Here, we want to present you with three very common words you might be familiar with, and with their meanings in the original Greek.
- Eukharistós: The original Greek word for “Eucharist,” is still used today to thank someone. If you walk into a Greek restaurant, make sure to thank your server saying “eukharistós.” Commonly translated as “thanksgiving,” and referring to the Lord’s Supper, the Greek word “eukharistós” is a composite of the prefix eu, “well” (as in “Eugene,” meaning “the well-born”) and kharizesthai, a verb meaning “to show favor.” This verb is itself derived from the word “kharis,” meaning “favor,” or “grace.” In fact, it is from this “kharis” that we get our word “charity.”
- Ekklesia: In most Latin languages, one can still see the original Greek word ekklesia (meaning “gathering”) in the words used to refer to the Church. The Spanish “iglesia,” the Italian “chiesa,” and the French “église” still preserve some of the original sound of the Greek word.
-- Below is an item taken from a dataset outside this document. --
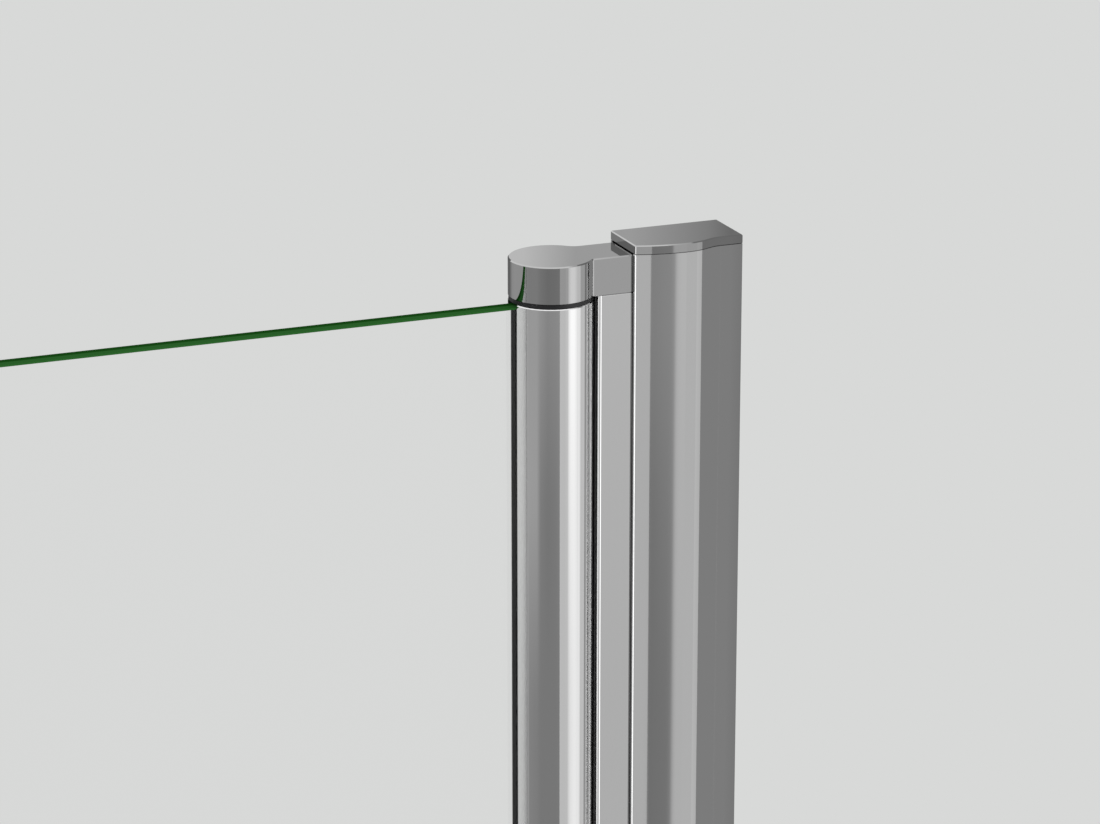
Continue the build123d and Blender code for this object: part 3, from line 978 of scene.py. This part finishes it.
def build_world(studio):
    """A plain pale surround for the eye, and soft tall bands for what metal mirrors."""
    world = bpy.data.worlds.new("studio")
    world.use_nodes = True
    tree = world.node_tree
    tree.nodes.clear()
    place = add_node(tree, "ShaderNodeTexCoord")
    way = add_node(tree, "ShaderNodeSeparateXYZ", links={0: place.outputs["Generated"]})
    outward = add_node(
        tree,
        "ShaderNodeMath",
        settings={"operation": "MULTIPLY"},
        values={1: -1.0},
        links={0: way.outputs["Y"]},
    )
    bearing = add_node(
        tree,
        "ShaderNodeMath",
        settings={"operation": "ARCTAN2"},
        links={0: way.outputs["X"], 1: outward.outputs[0]},
    )
    degrees = add_node(
        tree,
        "ShaderNodeMath",
        settings={"operation": "DEGREES"},
        links={0: bearing.outputs[0]},
    )
    height = add_node(
        tree,
        "ShaderNodeMath",
        settings={"operation": "ARCSINE"},
        links={0: way.outputs["Z"]},
    )
    elevation = add_node(
        tree,
        "ShaderNodeMath",
        settings={"operation": "DEGREES"},
        links={0: height.outputs[0]},
    )
    levels = [
        tone_ramp(tree, degrees.outputs[0], -180, 180, [(row[0], row[level]) for row in studio_bands])
        for level in (1, 2, 3)
    ]
    seen_bands = levels[0]
    for level in (1, 2):
        lower = add_node(
            tree,
            "ShaderNodeMapRange",
            values={"From Min": band_heights[level - 1], "From Max": band_heights[level]},
            links={"Value": elevation.outputs[0]},
        )
        seen_bands = blend_colours(tree, lower.outputs[0], seen_bands, levels[level])
    overhead = tone_ramp(tree, elevation.outputs[0], -90, 90, overhead_tones)
    shaded = add_node(
        tree,
        "ShaderNodeMix",
        settings={"data_type": "RGBA", "blend_type": "MULTIPLY"},
        values={0: 1.0},
        links={6: seen_bands, 7: overhead},
    )
    soft_box = add_node(
        tree,
        "ShaderNodeMapRange",
        values={"From Min": soft_box_low, "From Max": soft_box_high},
        links={"Value": elevation.outputs[0]},
    )
    lifted = add_node(
        tree,
        "ShaderNodeMix",
        settings={"data_type": "RGBA"},
        values={7: (soft_box_tone, soft_box_tone, soft_box_tone, 1.0)},
        links={0: soft_box.outputs[0], 6: shaded.outputs[2]},
    )
    mirrored = add_node(
        tree,
        "ShaderNodeBackground",
        values={"Strength": studio.bands},
        links={"Color": lifted.outputs[2]},
    )
    soft = add_node(
        tree,
        "ShaderNodeBackground",
        values={"Color": (1, 1, 1, 1), "Strength": studio.ambient},
    )
    seen = add_node(
        tree,
        "ShaderNodeBackground",
        values={"Color": linear(studio.backdrop), "Strength": 1.0},
    )
    path = add_node(tree, "ShaderNodeLightPath")
    lit = add_node(
        tree,
        "ShaderNodeMixShader",
        links={0: path.outputs["Is Glossy Ray"], 1: soft.outputs[0], 2: mirrored.outputs[0]},
    )
    straight = add_node(
        tree,
        "ShaderNodeMath",
        settings={"operation": "MAXIMUM"},
        links={0: path.outputs["Is Camera Ray"], 1: path.outputs["Is Transmission Ray"]},
    )
    shown = add_node(
        tree,
        "ShaderNodeMixShader",
        links={0: straight.outputs[0], 1: lit.outputs[0], 2: seen.outputs[0]},
    )
    add_node(tree, "ShaderNodeOutputWorld", links={"Surface": shown.outputs[0]})
    bpy.context.scene.world = world


def add_card(name, corners, shader_maker):
    """A flat card that only mirrors show, with a one-sided glow that shader_maker gives it."""
    mesh = bpy.data.meshes.new(name)
    mesh.from_pydata(corners, [], [(0, 1, 2, 3)])
    card = bpy.data.objects.new(name, mesh)
    bpy.context.scene.collection.objects.link(card)
    material, tree = new_material(name.replace("_", " "))
    glow = shader_maker(tree)
    clear = add_node(tree, "ShaderNodeBsdfTransparent")
    side = add_node(tree, "ShaderNodeNewGeometry")
    one_sided = add_node(
        tree,
        "ShaderNodeMixShader",
        links={0: side.outputs["Backfacing"], 1: glow.outputs[0], 2: clear.outputs[0]},
    )
    finish_material(tree, one_sided)
    mesh.materials.append(material)
    card.visible_camera = False
    card.visible_diffuse = False
    card.visible_shadow = False
    card.visible_transmission = False


def side_card(x, front, back, top, towards):
    """The corners of an upright card across the door's depth, facing -X (-1) or +X (1)."""
    corners = [(x, front, 0), (x, front, top), (x, back, top), (x, back, 0)]
    return corners if towards < 0 else corners[::-1]


def build_cards(studio):
    """A tall flag on the hinge side and four narrower cards, which only mirrors show."""
    top = cad_high.z
    flag_x = cad_high.x + 0.5 * mm
    depths = [distance * mm for distance, _ in flag_tones]

    def flag_glow(tree):
        place = add_node(tree, "ShaderNodeTexCoord")
        way = add_node(tree, "ShaderNodeSeparateXYZ", links={0: place.outputs["Object"]})
        stops = [(distance * mm, tone) for distance, tone in flag_tones]
        tone = tone_ramp(tree, way.outputs["Y"], depths[0], depths[-1], stops)
        return add_node(
            tree,
            "ShaderNodeEmission",
            values={"Strength": studio.bands},
            links={"Color": tone},
        )

    def plain_glow(tone, boost=1.0):
        def glow(tree):
            values = {"Color": linear(tone), "Strength": studio.bands * boost}
            return add_node(tree, "ShaderNodeEmission", values=values)

        return glow

    flag_top = top + 200 * mm
    add_card("hinge_side_flag", side_card(flag_x, depths[0], depths[-1], flag_top, -1), flag_glow)
    flat_x, flat_front, flat_back = 446.8 * mm, -17.9 * mm, -10.0 * mm
    add_card("flat_edge_shade", side_card(flat_x, flat_front, flat_back, top, -1), plain_glow("#878787"))
    crown_x, crown_front, crown_back = 440 * mm, -31 * mm, -17 * mm
    add_card("crown_shade", side_card(crown_x, crown_front, crown_back, top, -1), plain_glow("#BEBEBE"))
    strip_y, strip_left, strip_right = -75 * mm, 393.6 * mm, 413.4 * mm
    strip = [
        (strip_right, strip_y, 0),
        (strip_left, strip_y, 0),
        (strip_left, strip_y, top),
        (strip_right, strip_y, top),
    ]
    add_card("front_edge_strip", strip, plain_glow("#BBBBBB"))
    edge_x, edge_front, edge_back, edge_top = 400 * mm, -36 * mm, -14 * mm, top + 20 * mm
    add_card("edge_light", side_card(edge_x, edge_front, edge_back, edge_top, 1), plain_glow("#FFFFFF", 2.0))


def build_floor(studio):
    """A pale disc under the door, which fades into the surround before its rim."""
    radius = 9.0
    sides = 96
    drop = 0.5 * mm
    fade_start, fade_end = 1.2, 3.2
    mesh = bpy.data.meshes.new("studio_floor")
    rim = [
        (radius * math.cos(math.tau * side / sides), radius * math.sin(math.tau * side / sides), -drop)
        for side in range(sides)
    ]
    mesh.from_pydata(rim, [], [tuple(range(sides))])
    floor = bpy.data.objects.new("studio_floor", mesh)
    bpy.context.scene.collection.objects.link(floor)
    material, tree = new_material("pale studio floor")
    place = add_node(tree, "ShaderNodeTexCoord")
    reach = add_node(
        tree,
        "ShaderNodeVectorMath",
        settings={"operation": "LENGTH"},
        links={0: place.outputs["Object"]},
    )
    fade = add_node(
        tree,
        "ShaderNodeMapRange",
        settings={"interpolation_type": "SMOOTHSTEP"},
        values={"From Min": fade_start, "From Max": fade_end},
        links={"Value": reach.outputs["Value"]},
    )
    matt = add_node(
        tree,
        "ShaderNodeBsdfPrincipled",
        values={"Base Color": linear(studio.backdrop), "Roughness": 0.9, "Specular IOR Level": 0.0},
    )
    plain = add_node(tree, "ShaderNodeEmission", values={"Color": linear(studio.backdrop)})
    mix = add_node(
        tree,
        "ShaderNodeMixShader",
        links={0: fade.outputs[0], 1: matt.outputs[0], 2: plain.outputs[0]},
    )
    finish_material(tree, mix)
    mesh.materials.append(material)
    floor.visible_glossy = False


def add_lamp(name, place, aim, size, power):
    """A soft square lamp that lights the door but isn't mirrored in it."""
    light = bpy.data.lights.new(name, "AREA")
    light.size = size
    light.energy = power
    lamp = bpy.data.objects.new(name, light)
    lamp.location = place
    lamp.rotation_euler = (Vector(aim) - Vector(place)).to_track_quat("-Z", "Y").to_euler()
    lamp.visible_glossy = False
    bpy.context.scene.collection.objects.link(lamp)


class BuildStudio(bpy.types.Operator):
    """Builds the floor, the lamps, the surround and the camera"""

    bl_idname = "shower_door.build_studio"
    bl_label = "Build the studio"

    def execute(self, context):
        studio = context.scene.door_studio
        build_world(studio)
        build_floor(studio)
        build_cards(studio)
        middle = (0.0, 0.0, cad_high.z / 2)
        for name, place, size, power in lamps:
            add_lamp(name, place, middle, size, power)
        camera_data = bpy.data.cameras.new("camera")
        camera_data.lens = studio.lens
        camera = bpy.data.objects.new("camera", camera_data)
        flat = math.cos(studio.elevation)
        away = Vector(
            (
                math.sin(studio.bearing) * flat,
                -math.cos(studio.bearing) * flat,
                math.sin(studio.elevation),
            )
        )
        camera.location = Vector(studio.aim) + away * studio.distance
        camera.rotation_euler = (-away).to_track_quat("-Z", "Y").to_euler()
        camera_data.clip_start = 0.05
        context.scene.collection.objects.link(camera)
        context.scene.camera = camera
        context.scene.view_settings.view_transform = "Standard"
        return {"FINISHED"}


class DoorPanel(bpy.types.Panel):
    """The door's settings and its steps, in the order that they run"""

    bl_idname = "VIEW3D_PT_shower_door"
    bl_label = "Shower door"
    bl_space_type = "VIEW_3D"
    bl_region_type = "UI"
    bl_category = "Shower door"

    def draw(self, context):
        scene = context.scene
        for settings in (scene.door_finishes, scene.door_sizes, scene.door_studio):
            box = self.layout.box()
            for name in settings.__annotations__:
                box.prop(settings, name)
        for step in steps:
            self.layout.operator(step.bl_idname)


steps = (
    DressProfiles,
    DressCastings,
    BuildHandles,
    BuildScrewCovers,
    DressSteel,
    DressGlass,
    DressSeals,
    BuildStudio,
)
classes = (DoorFinishes, DoorSizes, DoorStudio, *steps, DoorPanel)


def register():
    """Registers the classes and hangs the settings on the scene."""
    for each in classes:
        bpy.utils.register_class(each)
    bpy.types.Scene.door_finishes = bpy.props.PointerProperty(type=DoorFinishes)
    bpy.types.Scene.door_sizes = bpy.props.PointerProperty(type=DoorSizes)
    bpy.types.Scene.door_studio = bpy.props.PointerProperty(type=DoorStudio)


def unregister():
    """Takes the settings and the classes away again."""
    del bpy.types.Scene.door_studio
    del bpy.types.Scene.door_sizes
    del bpy.types.Scene.door_finishes
    for each in reversed(classes):
        bpy.utils.unregister_class(each)


def main():
    """Runs every step in order."""
    register()
    bpy.ops.shower_door.dress_profiles()
    bpy.ops.shower_door.dress_castings()
    bpy.ops.shower_door.build_handles()
    bpy.ops.shower_door.build_screw_covers()
    bpy.ops.shower_door.dress_steel()
    bpy.ops.shower_door.dress_glass()
    bpy.ops.shower_door.dress_seals()
    bpy.ops.shower_door.build_studio()


if __name__ == "__main__":
    main()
The English “church,” however, derives from another Greek expression, kuriakon doma, “the House of the Lord,” to refer to the same assembly.
- Agape: There are more than four words for different kinds of love in Greek. This kind of love, agape, is a very specific one, and the Church identifies it with the love of God for man and of man for God, a love that resembles charity in its unconditional gratuity. Some etymologists claim the word includes an intensifying prefix, aga, which would make the word mean something like “to love greatly.”